Hello,
I have the following datasets "INPUT" and "IN2"
data INPUT;
input hist $;
cards;
100
105
110
110
;
run;
data IN2;
length hist $15.;
input hist $ label;
cards;
100-105,108 1
110 3
;
run;
My goal is to get “label” of IN2 by matching "hist". "hist" of IN2 is given in a compact format with ranges and individual values. 100-105 means 100,101 ... 105.
Inspired by another post, I was trying to use a DATA NULL step within a DATA step and convert "hist" into a list so I can check whether a value is in that list. Below is what I was trying to do after all things get resolved:
if hist in (100-105,108) then label = IN2.label
if hist in (110) then label = IN2.label
Here is my attempt:
data test;
set input;
RC=dosubl(cats('data _null_; '
,' set in2; '
,'call symput("hist_list",hist);'
,'if ', hist, ' in (&hist_list) then do;'
,'call symputx("lab",label);'
,'stop;'
,'call symputx("lab"," ");'
,'run;'));
label=symget('lab');
run;
Here's one piece (out of 4) of error message:
ERROR 22-322: Syntax error, expecting one of the following: a name, a quoted string,
a numeric constant, a datetime constant, a missing value, INPUT, PUT.
ERROR 22-322: Syntax error, expecting one of the following: +, =.
ERROR 202-322: The option or parameter is not recognized and will be ignored.
ERROR: Undeclared array referenced: if110in.
WARNING: Apparent symbolic reference HIST_LIST not resolved.
ERROR: Variable if110in has not been declared as an array.
Can someone help me troubleshoot this?
Thanks!
Looks like you don't know the correct syntax of the IN operator or the IF statement:
if hist in (100-105,108) then label = IN2.label
if hist in (110) then label = IN2.label
This is correct syntax but is nonsense code because LABEL is being assigned to itself:
if hist in ('100','101','102','103','104','105','108') then label = label;
if hist in ('110') then label = label;
Note HIST is a character variable so when comparing it to a constant like 100, it needs to be enclosed in quotes.

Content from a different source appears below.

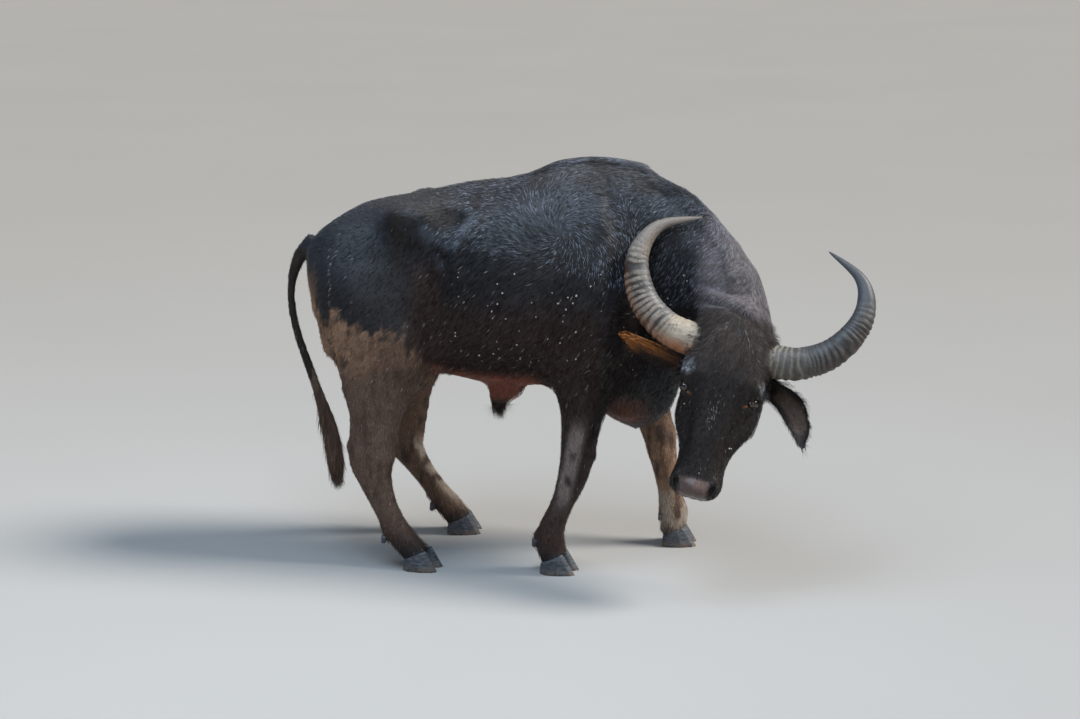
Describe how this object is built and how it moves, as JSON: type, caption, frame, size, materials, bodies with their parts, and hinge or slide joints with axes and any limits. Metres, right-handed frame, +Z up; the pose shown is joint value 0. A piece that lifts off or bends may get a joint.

I have no idea why you are trying to code this via DOSUBL. Code a solution that works without DOSUBL before burying it in that function.
I know my attempt might look convoluted and unnecessary. It's because the datasets I have are more complicated than what I have shown. The sample data are simplified to show just enough details so people understand what type of data I am working with. For IN2, I wrote "100-105,108" and I actually have something like "9500-9580,9599,9610-9650,9652,9655" and on. And I have over 100 rows and 3 columns of data that are of a similar format.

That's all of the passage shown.